Are Japanese swords still made today?

Yes. Approximately 300 licensed swordsmiths in Japan produce traditional nihonto under government supervision. Each is permitted to make a maximum of 24 swords per year. They use tamahagane steel from the Nittoho Tatara furnace and traditional methods. Modern nihonto are registered with the NBTHK and can be bought and owned legally in Japan and most countries. Prices start at approximately $3,000-5,000 for a basic signed work by a certified smith and extend to $30,000+ for established masters. The tradition is considered a living intangible cultural heritage.

What happened to Japanese swords after World War II?

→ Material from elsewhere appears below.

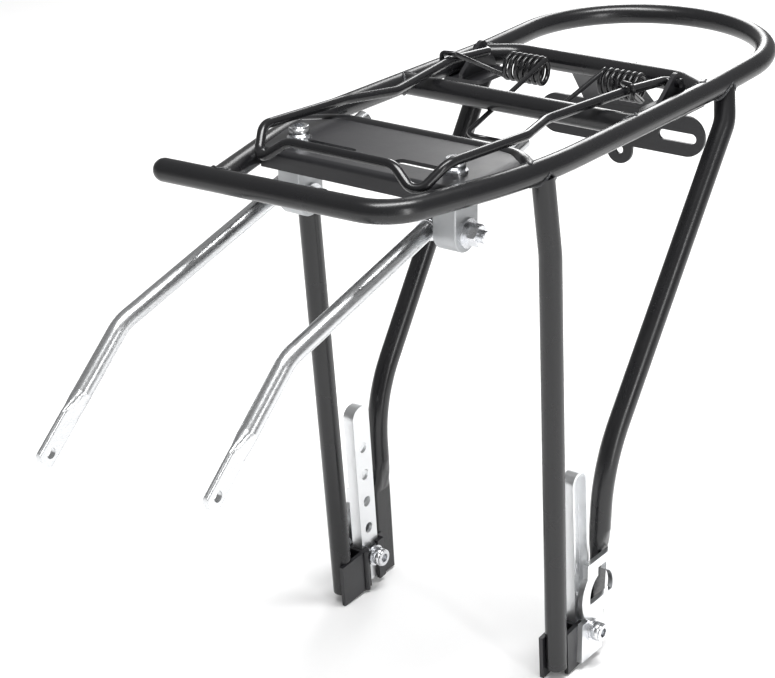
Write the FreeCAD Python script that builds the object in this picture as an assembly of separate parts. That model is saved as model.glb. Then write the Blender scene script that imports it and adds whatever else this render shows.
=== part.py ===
import FreeCAD, Part
import math
import os

# Rear rack for a bicycle: a bent-tube deck on four legs, a sprung wire bail over the deck,
# a slotted plate with two clamps for the stay rods, sliding foot bars and a reflector bracket.
# Drawing axes, in millimetres: x forwards along the bicycle, y to its left, z up, with x and z
# measured from the cut ends of the two front legs. At the end every piece is moved so that the
# origin lies midway between the top eyes of the foot bars, on the line of the dropout screws.

V = FreeCAD.Vector

# ---- tubes of the welded frame -------------------------------------------------------
tube_radius = 6.0
tube_bore = 4.8
deck_height = 294.7           # centre line of the deck tubes above the front feet
deck_half_width = 74.4        # centre line of each rail from the middle plane
tail_centre_x = -196.5        # centre of the half-round tail
tail_rise_x = -150.0          # where the rails start to climb
tail_slope = 0.038
tail_rise_bend = 200.0
front_bar_x = 119.5         # at its left corner
front_bar_skew = 0.05         # how far it runs forwards per millimetre to the right
front_bar_run = 131.0         # from that corner to the middle of its domed free end
taper_x = 32.0                # where the rails turn in towards the front bar
taper_angle = 15.5
taper_bend = 290.0
front_corner_bend = 24.0

front_cross_x = 17.5
middle_cross_x = -65.6
rear_cross_x = -154.0
cross_sweep = 16.0            # how far the bowed cross tubes come forwards at the rails
cross_bend_y = 54.0
cross_bend = 20.0

front_foot = V(0.2, 73.3, 2.5)
front_leg_top = V(25.0, 74.0, 292.0)
front_leg_bend_height = 250.0
front_leg_lean_x = 23.5 / 294.7
front_leg_lean_y = 3.3 / 294.7
front_leg_bend = 60.0

rear_foot = V(-41.0, 72.6, -2.0)
rear_leg_knee = V(-38.5, 76.8, 110.0)
rear_leg_bulge = V(-154.5, 80.5, 276.0)
rear_leg_top = V(-163.0, 74.8, 292.0)
rear_knee_bend = 80.0
rear_bulge_bend = 25.0
rear_flat_width = 15.5
rear_flat_thickness = 3.4
rear_flat_length = 54.0
rear_crush_length = 20.0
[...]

The Allied occupation initially prohibited traditional sword-making in Japan as part of weapons demilitarization. Many swords were confiscated and destroyed; others were kept as souvenirs by Allied military personnel. The occupation prohibition was lifted in 1953, with sword-making revived under a licensing system. The NBTHK was established in 1948 to preserve and authenticate surviving nihonto. Subsequent decades saw ongoing work to identify and repatriate Japanese swords held outside Japan. The association between the sword and wartime militarism complicated public attitudes toward nihonto in Japan for decades, but the sword’s status as cultural heritage has been firmly reasserted since the 1970s.

What is the NBTHK?

The NBTHK (Nihon Bijutsu Token Hozon Kyokai – Society for the Preservation of Japanese Art Swords) is the primary organization for nihonto authentication, scholarship, and preservation in Japan. Founded in 1948, it operates a tiered certification system (Hozon, Tokubetsu Hozon, Juyo Token, Tokubetsu Juyo Token) that provides authentication and quality ranking for both modern and historical blades. It also operates the Nittoho Tatara smelting facility that produces tamahagane for licensed swordsmiths. NBTHK certification is the standard reference for serious collectors internationally.